E, a propósito de gatos, deixo dois poemas e uma obra de Júlio Resende

Poema do gato
Quem há-de abrir a porta ao gato
quando eu morrer?

Sempre que pode
foge prá rua,
cheira o passeio
e volta pra trás,
mas ao defrontar-se com a porta fechada
(pobre do gato!)
mia com raiva
desesperada.
Deixo-o sofrer
que o sofrimento tem sua paga,
e ele bem sabe.

Quando abro a porta corre pra mim
como acorre a mulher aos braços do amante.
Pego-lhe ao colo e acaricio-o
num gesto lento,
vagarosamente,

do alto da cabeça até ao fim da cauda.
Ele olha-me e sorri, com os bigodes eróticos,
olhos semi-cerrados, em êxtase,
ronronando.

Repito a festa,
vagarosamente.
do alto da cabeça até ao fim da cauda.
Ele aperta as maxilas,
cerra os olhos,
abre as narinas.
e rosna.
Rosna, deliquescente,
abraça-me
e adormece.

Eu não tenho gato, mas se o tivesse
quem lhe abriria a porta quando eu morresse?

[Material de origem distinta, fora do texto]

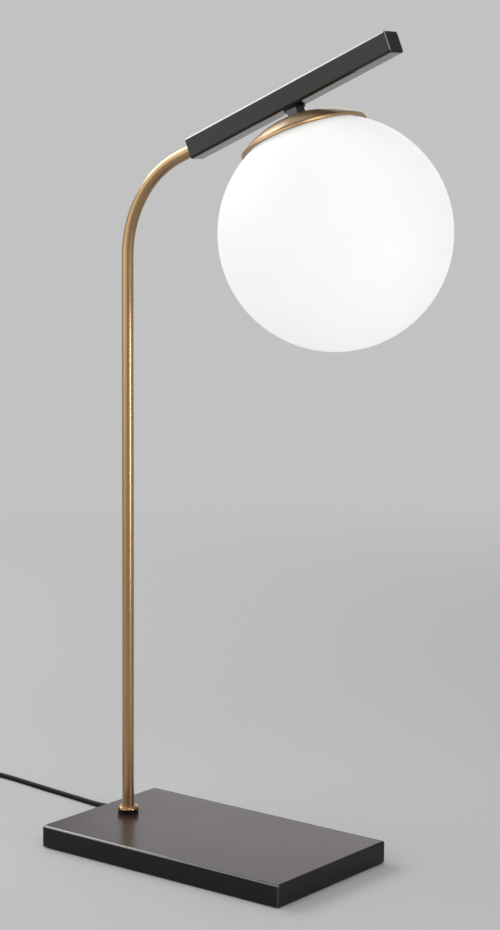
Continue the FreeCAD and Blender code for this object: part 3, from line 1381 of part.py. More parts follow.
def main():
    """Make every piece and write it."""
    os.makedirs("parts", exist_ok=True)
    pieces = {
        "base_plate": make_base_plate,
        "base_pad": make_base_pad,
        "base_cover": make_base_cover,
        "base_cover_screws": make_cover_screws,
        "cord_clamp": make_cord_clamp,
        "cord_clamp_screws": make_clamp_screws,
        "cord_inner_end": make_cord_inner_end,
        "cord_strain_relief": make_strain_relief,
        "stem_tube": make_stem_tube,
        "stem_collar": make_stem_collar,
        "stem_washer": make_foot_washer,
        "stem_lock_washer": make_stem_lock_washer,
        "stem_nut": make_stem_nut,
        "stem_end_bush": make_stem_end_bush,
        "arm_tube": make_arm_tube,
        "arm_socket": make_arm_socket,
        "arm_grub_screws": make_grub_screws,
        "arm_end_cap": make_arm_end_cap,
        "arm_nipple": make_arm_nipple,
        "nipple_nut": make_nipple_nut,
        "nipple_lock_washer": make_nipple_lock_washer,
        "arm_washer": make_arm_washer,
        "hex_coupler": make_hex_coupler,
        "canopy": make_canopy,
        "canopy_nut": make_canopy_nut,
        "globe_carrier": make_globe_carrier,
        "carrier_nut": make_carrier_nut,
        "globe_collar": make_globe_collar,
        "globe_seal": make_globe_seal,
        "globe": make_globe,
        "holder_cap": make_holder_cap,
        "holder_body": make_holder_body,
        "holder_insert": make_holder_insert,
        "holder_terminals": make_holder_terminals,
        "holder_terminal_screws": make_terminal_screws,
        "holder_thread_shell": make_thread_shell,
        "holder_centre_contact": make_centre_contact,
        "bulb_contact": make_bulb_contact,
        "bulb_cap": make_bulb_cap,
        "bulb_housing": make_bulb_housing,
        "bulb_dome": make_bulb_dome,
        "cord_coil": make_cord_coil,
        "coil_tie": make_coil_tie,
        "switch_case_lower": make_switch_lower,
        "switch_case_upper": make_switch_upper,
        "switch_rocker": make_switch_rocker,
        "switch_contacts": make_switch_contacts,
        "switch_cord_saddles": make_switch_saddles,
        "switch_screws": make_switch_screws,
        "plug_body": make_plug_body,
        "plug_pins": make_plug_pins,
        "plug_pin_sleeves": make_plug_sleeves,
    }
    for name, make in pieces.items():
        save(name, make())
    for name, side in (("live_wire", 1), ("neutral_wire", -1)):
        save(name, make_wire(side))
    for name, points in (("cord_lead", LEAD_ROUTE), ("cord_link", LINK_ROUTE), ("cord_tail", TAIL_ROUTE)):
        save(name, lead_tube(name, points))


main()
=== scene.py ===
import json
from math import atan2, cos, pi, radians, sin, sqrt, tan

import bmesh
import bpy
from bmesh.types import BMEdge, BMVert
from mathutils import Matrix, Vector


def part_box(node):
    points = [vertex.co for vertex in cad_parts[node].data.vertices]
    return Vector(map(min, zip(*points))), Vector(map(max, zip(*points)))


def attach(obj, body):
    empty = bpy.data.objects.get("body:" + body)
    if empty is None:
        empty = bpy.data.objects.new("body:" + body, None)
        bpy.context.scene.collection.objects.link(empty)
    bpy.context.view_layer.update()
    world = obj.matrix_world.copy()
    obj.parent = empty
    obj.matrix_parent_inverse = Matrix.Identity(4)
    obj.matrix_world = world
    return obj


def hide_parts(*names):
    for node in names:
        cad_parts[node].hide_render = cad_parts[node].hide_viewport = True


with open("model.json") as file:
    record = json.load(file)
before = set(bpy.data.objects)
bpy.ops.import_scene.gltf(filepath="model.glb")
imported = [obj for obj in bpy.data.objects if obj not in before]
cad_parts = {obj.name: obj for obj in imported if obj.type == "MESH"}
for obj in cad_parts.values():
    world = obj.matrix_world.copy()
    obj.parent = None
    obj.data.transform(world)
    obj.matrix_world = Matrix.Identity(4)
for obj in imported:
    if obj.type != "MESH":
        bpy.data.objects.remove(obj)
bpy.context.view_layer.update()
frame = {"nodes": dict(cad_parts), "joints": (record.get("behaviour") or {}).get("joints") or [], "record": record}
NODES = frame["nodes"]
JOINTS = {joint["name"]: joint for joint in frame["joints"]}
MM = 0.001

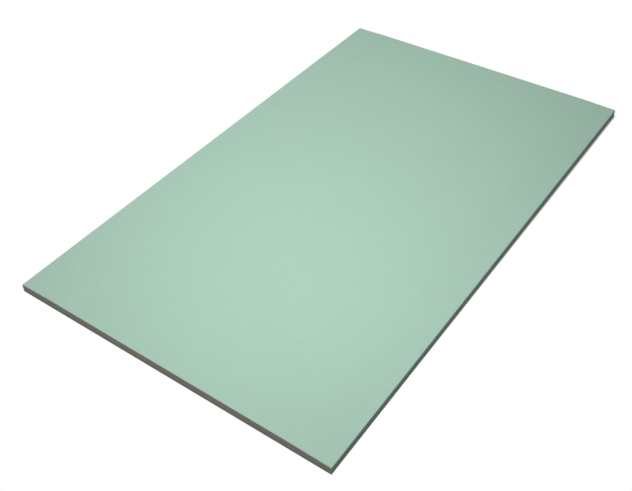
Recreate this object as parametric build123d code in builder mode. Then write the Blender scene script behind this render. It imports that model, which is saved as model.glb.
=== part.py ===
# Drywall sheet: a gypsum core between a folded face paper and a flat back paper.
# Millimetres. X is the width, Y the length, Z up with the green face on top.
# The origin is at the middle of the back, on the surface that the sheet lies on.

import os

from build123d import *

# The sheet
sheet_width = 600.0
sheet_length = 1000.0
sheet_thickness = 16.0

# The taper along each long edge, which leaves room for joint tape and compound
taper_width = 65.0
taper_depth = 1.5
taper_bend_radius = 500.0

# The two papers
face_paper_thickness = 0.3
back_paper_thickness = 0.3

# The face paper's folds, outside, at the top and the bottom of each long edge
top_fold_radius = 1.5
bottom_fold_radius = 1.5

# How far the face paper's flap comes in from the long edge on the back,
# and how far the back paper stops short of that edge
flap_width = 25.0
back_paper_setback = 8.0

# Heights and places that follow from these sizes
half_width = sheet_width / 2
wrap_bottom = back_paper_thickness
edge_top = sheet_thickness - taper_depth
taper_start = half_width - taper_width
flap_inner = half_width - flap_width

# The outline of the core with the face paper folded round it, across the sheet
wrapped_outline = [
    (-half_width, wrap_bottom),
    (half_width, wrap_bottom),
    (half_width, edge_top),
    (taper_start, sheet_thickness),
    (-taper_start, sheet_thickness),
    (-half_width, edge_top),
]
outline_radii = [
    bottom_fold_radius,
    bottom_fold_radius,
    top_fold_radius,
    taper_bend_radius,
    taper_bend_radius,
    top_fold_radius,
]

with BuildSketch(Plane.XZ) as wrapped_section:
    with BuildLine():
        FilletPolyline(*wrapped_outline, radius=outline_radii, close=True)
    make_face()

# The core is that outline less the paper, and reaches down between the two flaps
with BuildSketch(Plane.XZ) as core_section:
    add(wrapped_section.sketch_local)
    offset(amount=-face_paper_thickness)
    with Locations((0, wrap_bottom)):
        Rectangle(
            2 * flap_inner,
            2 * face_paper_thickness,
            align=(Align.CENTER, Align.MIN),
        )

# The gypsum core, bare at both cut ends
with BuildPart() as gypsum_core:
    with BuildSketch(Plane.XZ):
        add(core_section.sketch_local)
    extrude(amount=sheet_length / 2, both=True)

# The green face paper: one sheet over the face, round both long edges and onto the back
with BuildPart() as face_paper:
    with BuildSketch(Plane.XZ):
        add(wrapped_section.sketch_local)
        add(core_section.sketch_local, mode=Mode.SUBTRACT)
    extrude(amount=sheet_length / 2, both=True)

# The grey back paper, glued over the core and both flaps
with BuildPart() as back_paper:
    with BuildSketch():
        Rectangle(sheet_width - 2 * back_paper_setback, sheet_length)
    extrude(amount=back_paper_thickness)

gypsum_core.part.label = "gypsum_core"
face_paper.part.label = "face_paper"
back_paper.part.label = "back_paper"

os.makedirs("parts", exist_ok=True)
export_step(gypsum_core.part, "parts/gypsum_core.step")
export_step(face_paper.part, "parts/face_paper.step")
export_step(back_paper.part, "parts/back_paper.step")
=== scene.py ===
# Looks for the drywall sheet: green face paper, grey back paper, bare gypsum at the cut ends.
# Metres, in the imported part's frame. X is the width, Y the length, Z up with the green face on top.

import math

import bpy
import numpy as np
from mathutils import Matrix, Quaternion, Vector, noise


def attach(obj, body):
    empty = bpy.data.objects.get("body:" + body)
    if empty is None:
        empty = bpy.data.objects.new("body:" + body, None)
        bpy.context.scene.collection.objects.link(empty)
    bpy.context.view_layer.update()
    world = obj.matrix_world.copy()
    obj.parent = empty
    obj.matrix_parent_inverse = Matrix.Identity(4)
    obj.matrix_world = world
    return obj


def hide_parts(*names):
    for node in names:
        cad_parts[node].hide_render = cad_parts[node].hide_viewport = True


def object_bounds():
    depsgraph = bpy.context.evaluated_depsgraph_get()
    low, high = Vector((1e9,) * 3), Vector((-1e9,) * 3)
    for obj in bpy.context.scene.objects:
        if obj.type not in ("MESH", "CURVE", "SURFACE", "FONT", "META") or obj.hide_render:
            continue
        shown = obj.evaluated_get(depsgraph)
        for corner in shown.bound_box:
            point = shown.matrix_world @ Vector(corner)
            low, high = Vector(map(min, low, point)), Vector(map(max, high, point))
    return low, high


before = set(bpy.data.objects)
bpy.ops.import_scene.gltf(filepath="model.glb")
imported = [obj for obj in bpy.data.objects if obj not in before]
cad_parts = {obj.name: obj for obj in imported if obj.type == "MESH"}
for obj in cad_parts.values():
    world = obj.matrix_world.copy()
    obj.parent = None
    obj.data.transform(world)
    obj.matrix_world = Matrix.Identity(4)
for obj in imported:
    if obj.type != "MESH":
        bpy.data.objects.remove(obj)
cad_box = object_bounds()
MM = 0.001
MM_PER_METRE = 1000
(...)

Gedeã,A. in Novos Poemas Póstumos

   

Sonho

 
Decidi ir agarrar um sonho.

um sonho distante e desmedido.

Imaginei partir com companhia.

Talvez o  meu gato (eu tenho um gato, 

o que não acontecia a Gedeão) mas logo pensei: Não.

Quando  visse o sonho a esvoaçar 

havia de cuidar que era uma  ave.

Gatos e aves nunca se deram bem

à exceção do gato malhado

e da andorinha Sinhá  de Jorge Amado.

Pensei então levar alguém,  mas quem?

Os nossos sonhos

raramente coincidem com os sonhos de outrem.

Parti sem mais ninguém.  Fui de balão.

Não o enchi com hidrogénio, com hélio,

nem ar quente.

Enchi-o simplesmente de ilusão 

e assim me aventurei.

Aproveitei as correntes ascendentes, 

ao sabor do vento rodopiei no ar,

tempestades e tormentas  tive que enfrentar

mas continuei,  por vezes sem sentido,

em busca do sonho  distante, desmedido.

Quanto mais subia, mais distante o sonho parecia,

até me aperceber  que não subia

e que, vertiginosamente, descia  em direção ao chão.

Talvez tivesse havido uma fuga de ilusão.

Pensei em frei Gusmão, em Charles, em Zeppelin 

e assim tentei uma outra vez, 

outra,  e ainda mais uma.

Tudo se repetiu como da vez primeira.

Quero ainda tentar mais uma vez, a derradeira.

Mas como hei de eu encher o meu balão

se é já tão pouca a ilusão,  quase nenhuma?